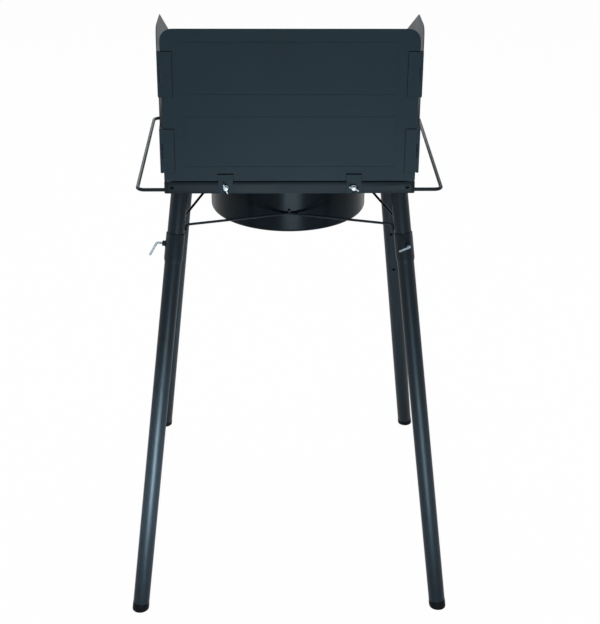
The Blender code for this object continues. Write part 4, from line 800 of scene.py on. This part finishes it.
# %% Shape the legs
def weld_ring(name, radius, size, ripples, matrix):
    """A weld bead round an axis: a ring whose thickness swells with each puddle."""
    bm = bmesh.new()
    rows = []
    for turn in (math.tau * i / (ripples * 5) for i in range(ripples * 5)):
        swell = size * (0.92 + 0.16 * abs(math.sin(turn * ripples / 2)) + 0.05 * math.sin(turn * 3 + 1))
        row = []
        for a in (math.tau * k / 8 for k in range(8)):
            r = radius + swell * math.cos(a)
            row.append(bm.verts.new((r * math.cos(turn), r * math.sin(turn), swell * 0.8 * math.sin(a))))
        rows.append(row)
    return solid(name, skinned(bm, rows, True), "powder_coat", matrix)


def make_leg(corner):
    """The lower tube with its socket, boss and holes."""
    matrix = leg_matrix(corner)
    neck, end = SOCKET_END + 0.006, FOOT_TOP - 0.0003
    outline = [
        (SOCKET_RADIUS, -SOCKET_TOP), (SOCKET_RADIUS, -SOCKET_END), (LEG_RADIUS, -neck), (LEG_RADIUS, -end),
        (LEG_BORE, -end), (LEG_BORE, -neck), (SOCKET_BORE, -SOCKET_END), (SOCKET_BORE, -SOCKET_TOP),
    ]
    leg = lathed(f"leg_{corner}_fine", outline, "powder_coat", matrix, 0.0018, 4, LEG_SIDES, True)
    rear = across_leg(matrix, (0, -1, 0))
    carve(leg, *[rod("drill", HOLE_RADIUS, 0.010, 0.018, "powder_coat", matrix @ laid(rear, (0, 0, -depth)))
                 for depth in LEG_HOLES.get(corner, ())])
    out = across_leg(matrix, clamp_joint(corner)["axis"])
    place = Vector((0, 0, -BOSS_LEVEL))
    start = SOCKET_RADIUS - 0.0008
    ring = [(0.0045, start), (0.0045, BOSS_FACE), (0.0023, BOSS_FACE), (0.0023, start)]
    boss = lathed("boss", ring, "powder_coat", matrix @ laid(out, place), 0.0007, 3, 36, True)
    root = place + out * (SOCKET_RADIUS - 0.0006)
    bead = weld_ring("boss_weld", 0.0052, 0.0013, 26, matrix @ laid(out, root))
    return stands_for(merged(leg, boss, bead))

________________

* What you will do: Reproduce the material above exactly; please quote every line of it.

* Result of this exercise:
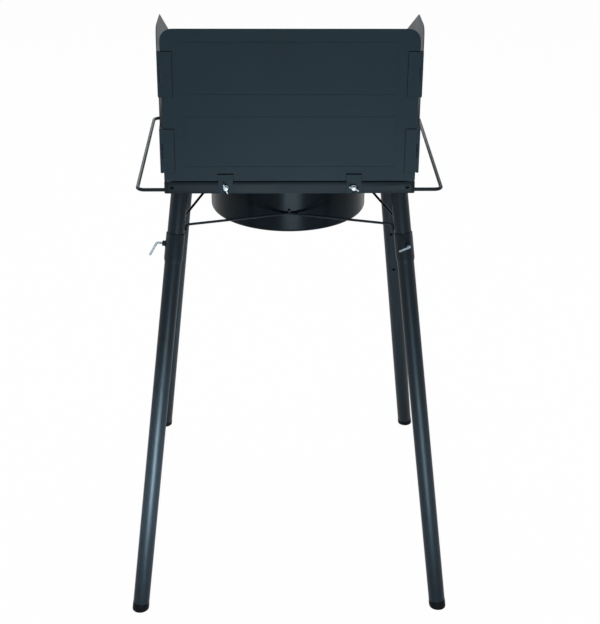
The Blender code for this object continues. Write part 4, from line 800 of scene.py on. This part finishes it.
# %% Shape the legs
def weld_ring(name, radius, size, ripples, matrix):
    """A weld bead round an axis: a ring whose thickness swells with each puddle."""
    bm = bmesh.new()
    rows = []
    for turn in (math.tau * i / (ripples * 5) for i in range(ripples * 5)):
        swell = size * (0.92 + 0.16 * abs(math.sin(turn * ripples / 2)) + 0.05 * math.sin(turn * 3 + 1))
        row = []
        for a in (math.tau * k / 8 for k in range(8)):
            r = radius + swell * math.cos(a)
            row.append(bm.verts.new((r * math.cos(turn), r * math.sin(turn), swell * 0.8 * math.sin(a))))
        rows.append(row)
    return solid(name, skinned(bm, rows, True), "powder_coat", matrix)


def make_leg(corner):
    """The lower tube with its socket, boss and holes."""
    matrix = leg_matrix(corner)
    neck, end = SOCKET_END + 0.006, FOOT_TOP - 0.0003
    outline = [
        (SOCKET_RADIUS, -SOCKET_TOP), (SOCKET_RADIUS, -SOCKET_END), (LEG_RADIUS, -neck), (LEG_RADIUS, -end),
        (LEG_BORE, -end), (LEG_BORE, -neck), (SOCKET_BORE, -SOCKET_END), (SOCKET_BORE, -SOCKET_TOP),
    ]
    leg = lathed(f"leg_{corner}_fine", outline, "powder_coat", matrix, 0.0018, 4, LEG_SIDES, True)
    rear = across_leg(matrix, (0, -1, 0))
    carve(leg, *[rod("drill", HOLE_RADIUS, 0.010, 0.018, "powder_coat", matrix @ laid(rear, (0, 0, -depth)))
                 for depth in LEG_HOLES.get(corner, ())])
    out = across_leg(matrix, clamp_joint(corner)["axis"])
    place = Vector((0, 0, -BOSS_LEVEL))
    start = SOCKET_RADIUS - 0.0008
    ring = [(0.0045, start), (0.0045, BOSS_FACE), (0.0023, BOSS_FACE), (0.0023, start)]
    boss = lathed("boss", ring, "powder_coat", matrix @ laid(out, place), 0.0007, 3, 36, True)
    root = place + out * (SOCKET_RADIUS - 0.0006)
    bead = weld_ring("boss_weld", 0.0052, 0.0013, 26, matrix @ laid(out, root))
    return stands_for(merged(leg, boss, bead))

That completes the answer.